A WORK of tremendous power and impact, Zemlinsky's score is intensely lyrical, a late-Romantic work whose "O maiden, take this glowing orange" is one of the great tenor arias of the century. Menotti directed the opera, based on Oscar Wilde's story of the same title, which tells of a spoiled Spanish princess and her birthday toy, an ugly misshapen dwarf who falls in love with her.

Robert Brubaker deserved his standing ovation for superb singing and his masterful portrayal of the tortured, heartbroken dwarf. Soprano Mary Dunleavy was a vocally satisfying Infanta but left something to be desired in her characterization of the spoiled princess. Her face and acting were much too serious at times. Marie Plette warmly portrayed the understanding maid, Ghita, the only person to see the dwarf's inner beauty.
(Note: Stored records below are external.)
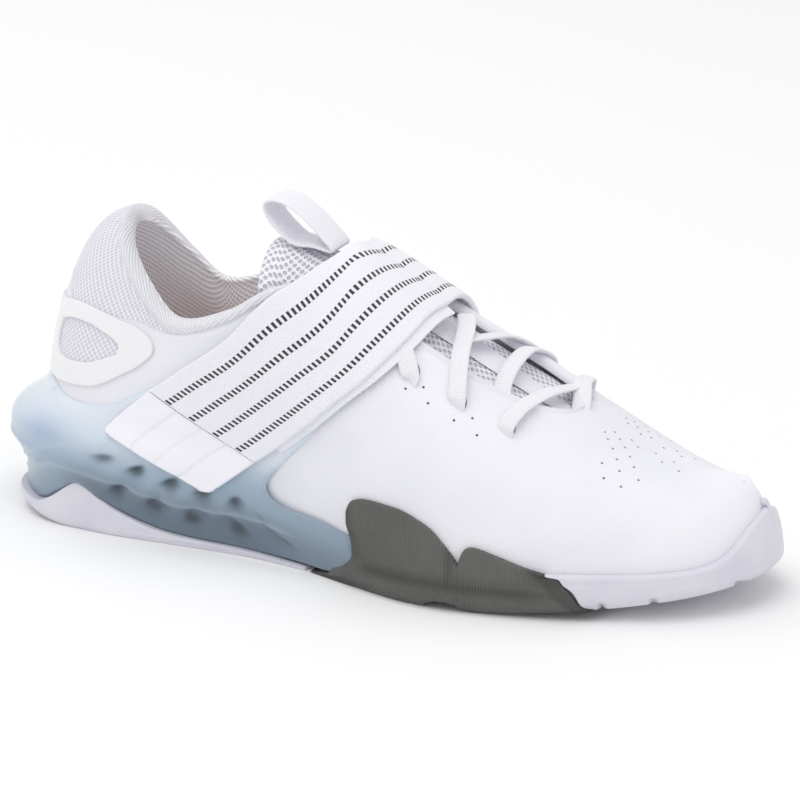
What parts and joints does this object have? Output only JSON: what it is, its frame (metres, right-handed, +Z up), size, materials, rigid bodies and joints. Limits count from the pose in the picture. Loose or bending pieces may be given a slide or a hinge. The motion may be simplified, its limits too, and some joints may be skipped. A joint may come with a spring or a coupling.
{
  "type": "weightlifting shoe",
  "caption": "Low-cut right weightlifting shoe with a raised heel cage, a wide midfoot strap over flat laces, and a wrapped rubber tread.",
  "frame": {"origin": "on the floor under the middle of the heel seat, 40 mm in front of the rear of the heel", "axes": "+X towards the toe, +Z up, the outer side of the right foot towards -Y"},
  "size_m": [0.298, 0.1054, 0.1265],
  "materials": {
    "upper_synthetic": "matte fused synthetic, warm white",
    "counter_film": "smooth fused film, white",
    "mesh_textile": "open knitted mesh, white",
    "insole_foam": "textile-covered foam, grey",
    "cage_plastic": "translucent moulded plastic, pale blue-grey",
    "pale_rubber": "smooth moulded rubber, pale grey",
    "dark_rubber": "moulded rubber with fine ribs, dark grey",
    "strap_webbing": "woven webbing with dark dashes, white",
    "tab_synthetic": "smooth synthetic with shallow grooves, white",
    "lace_cotton": "flat woven lace, white"
  },
  "bodies": {
    "root": {"upper": "upper_synthetic", "heel_counter": "counter_film", "tongue": "mesh_textile", "insole": "insole_foam", "heel_cage": "cage_plastic", "outsole_heel": "pale_rubber", "outsole_forefoot": "pale_rubber", "forefoot_wrap": "dark_rubber", "strap": "strap_webbing", "strap_tab": "tab_synthetic", "laces": "lace_cotton", "pull_loop": "strap_webbing"}
  },
  "joints": []
}
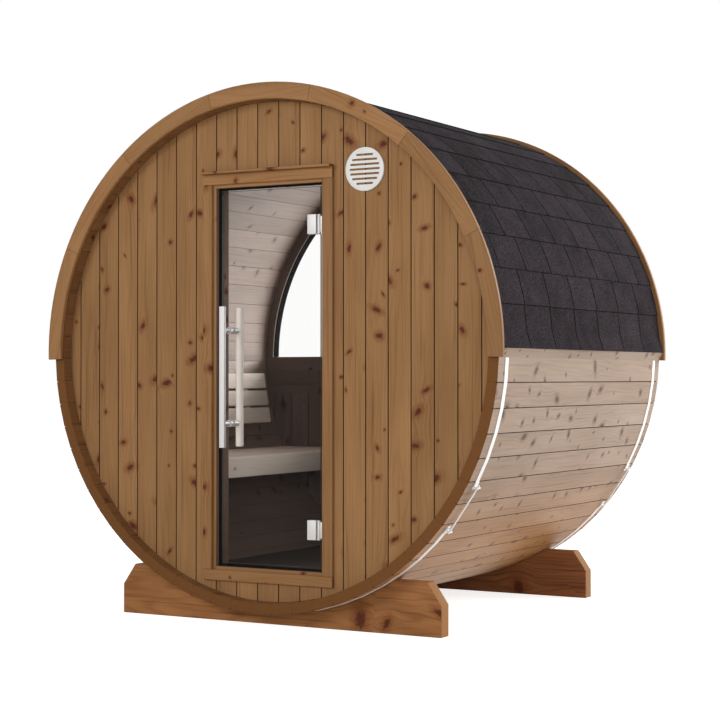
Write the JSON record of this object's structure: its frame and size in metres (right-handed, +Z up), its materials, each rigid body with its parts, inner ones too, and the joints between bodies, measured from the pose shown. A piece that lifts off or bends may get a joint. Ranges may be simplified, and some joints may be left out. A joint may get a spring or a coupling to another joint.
{
  "type": "barrel sauna cabin",
  "caption": "Round wooden sauna cabin on two cradles, with a hinged glass door in front, a half-round rear window, a bench and a shingled top.",
  "frame": {"origin": "on the ground, under the middle of the barrel", "axes": "+Z up, -Y out of the front wall with the door, +X to the right as seen from the front"},
  "size_m": [2.06, 1.653, 2.087],
  "materials": {
    "wood_front": "heat-treated wood boards with dark knots, satin oiled",
    "wood_trim": "heat-treated wood, satin oiled",
    "wood_side": "heat-treated wood staves, dry satin",
    "wood_cradle": "heat-treated wood, satin oiled",
    "wood_floor": "wood boards, dry satin",
    "wood_pale": "pale smooth wood",
    "shingle": "bitumen shingles with mineral grit, matte",
    "steel": "satin stainless steel",
    "seal": "black rubber",
    "tinted_glass": "tinted toughened glass",
    "clear_glass": "clear toughened glass",
    "grille": "light grey satin paint"
  },
  "bodies": {
    "cabin": {"front_cradle": "wood_cradle", "rear_cradle": "wood_cradle", "staves_bottom": "wood_side", "staves_right_low": "wood_side", "staves_right_mid": "wood_side", "staves_right_top": "wood_side", "staves_left_low": "wood_side", "staves_left_mid": "wood_side", "staves_left_top": "wood_side", "front_trim_left": "wood_trim", "front_trim_right": "wood_trim", "rear_trim_left": "wood_trim", "rear_trim_right": "wood_trim", "roof_shingles_left": "shingle", "roof_shingles_right": "shingle", "eave_battens": "wood_side", "front_strap": "steel", "rear_strap": "steel", "strap_tensioners": "steel", "front_wall_left": "wood_front", "front_wall_right": "wood_front", "front_wall_over_door": "wood_front", "front_wall_under_door": "wood_front", "door_jamb_left": "wood_trim", "door_jamb_right": "wood_trim", "door_jamb_head": "wood_trim", "door_sill": "wood_trim", "casing_sides": "wood_trim", "casing_head": "wood_trim", "casing_bottom": "wood_trim", "drip_cap": "wood_trim", "door_seal": "seal", "jamb_hinges": "steel", "floor_boards": "wood_floor", "bench_seat": "wood_pale", "bench_front_board": "wood_pale", "bench_backrest": "wood_pale", "rear_wall_lower": "wood_front", "rear_window_rail": "wood_trim", "rear_window_frame": "wood_trim", "rear_window_glass": "clear_glass", "vent_grille": "grille"},
    "door": {"door_glass": "tinted_glass", "door_hinge_clamps": "steel", "door_handle_bar": "steel", "door_handle_grip": "wood_pale", "door_handle_posts": "steel"}
  },
  "joints": [
    {"name": "door_hinge", "type": "hinge", "parent": "cabin", "child": "door", "pos_m": [0.216, -0.7325, 0.9585], "axis": [0, 0, 1], "range_deg": [0, 100]}
  ]
}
The true hit of the festival is Menotti's new opera (finished at 5 p.m. the day before its first performance), "The Singing Child." It is a tender, poignant story of an 11-year-old boy left at home too often by his socialite parents. In loneliness, Jeremy creates an imaginary friend, a singing child. Together, they invent a musical language of their own while they play with toy trains and fight with wooden swords.

Beyond the humor built into the boys' musical roles, Menotti has given lush, broad melodic lines for the father and mother to sing, and wonderful little tidbits for Miss Potts, the baby sitter.

Scored for an orchestra of 13 players, Menotti's orchestral characterizations of the principals are deft: frequently catchy, sometimes petulant, often touching or pungent.

The vocal lines for the two 11-year-old boys are extremely difficult, often without accompaniment or pitch support. William Cole as Jeremy and Harold Haughton as the Singing Child, the two young men who sang these parts and who are in real life 11 years old - were outstanding. Haughton especially has a beautiful vocal instrument. Both boys kept near-perfect intonation on the melodic lines and were fine actors.

Federico Cortese conducted with great musical intelligence and perception. The father and mother were admirably sung by Ana Maria Martinez and Eric McClusky.